If we cannot solve a task on the level of proper language design, we have to provide support with static and dynamic verifiers. That's why I find the possibility of detecting deadlocks and race conditions in programs one of the most important tasks of the modern verifiers.
Thank you very much for the links to these articles, I liked them. I'll send these links to my colleagues. I think this information will be very useful for many of them, especially for young and inexperienced ones. When I worked in Digital Equipment I came across the first 64-bit systems (DEC Alpha). Projects were mainly connected with porting (from VMS/VAX on Digital Unix/Alpha and from RSX/PDP on OpenVMS/Alhpa). That's why we had faced ourselves all those problems of porting on a platform of a different capacity which you describe in your articles. The case was even more complicated because Alpha required strict data deskewing.
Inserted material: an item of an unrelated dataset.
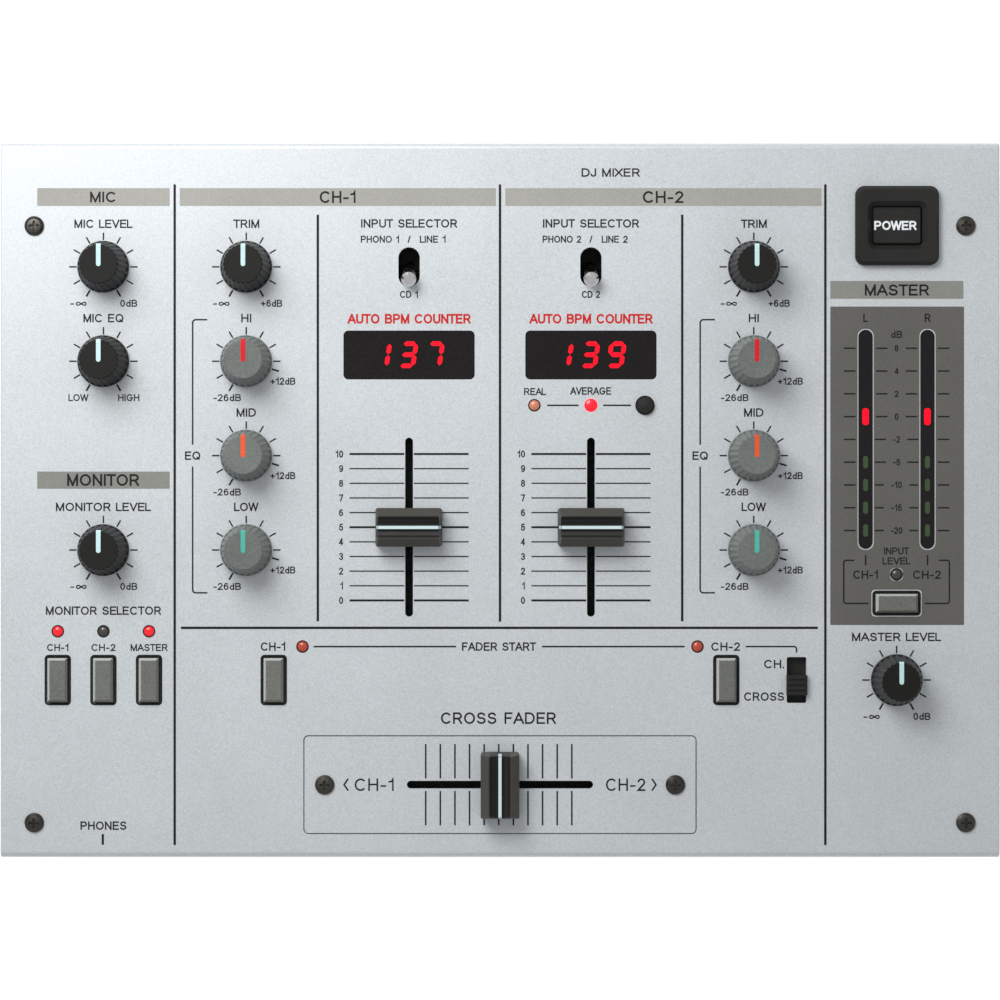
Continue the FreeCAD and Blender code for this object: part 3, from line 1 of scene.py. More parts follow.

I haven't yet looked at Viva64 and VivaMP tools themselves but I promise that I will. But from my experience of working with the verifier in TogetherSoft/Borland I can say, or even warn, that, as in any commercial product, a verifier consists of nearly 10% of interesting ideas and algorithms and 90% of rather boring things without which, unfortunately, a commercial product cannot exist:
All in all, as everywhere, it turns out that it is rather easy to write some product (one person can do it in several months). But to turn it into a real commercial product you need much more efforts of not too creative and interesting character. And to be able to sell it and learn how to get money from that, you need quite a different talent.
Thank you. I was glad to talk to you too.
We would like to thank Konstantin for the interview once again and ask for permission to place this material in the Internet. We find many of his pieces of advice very useful and will certainly try to fulfill them in our static analysis program products.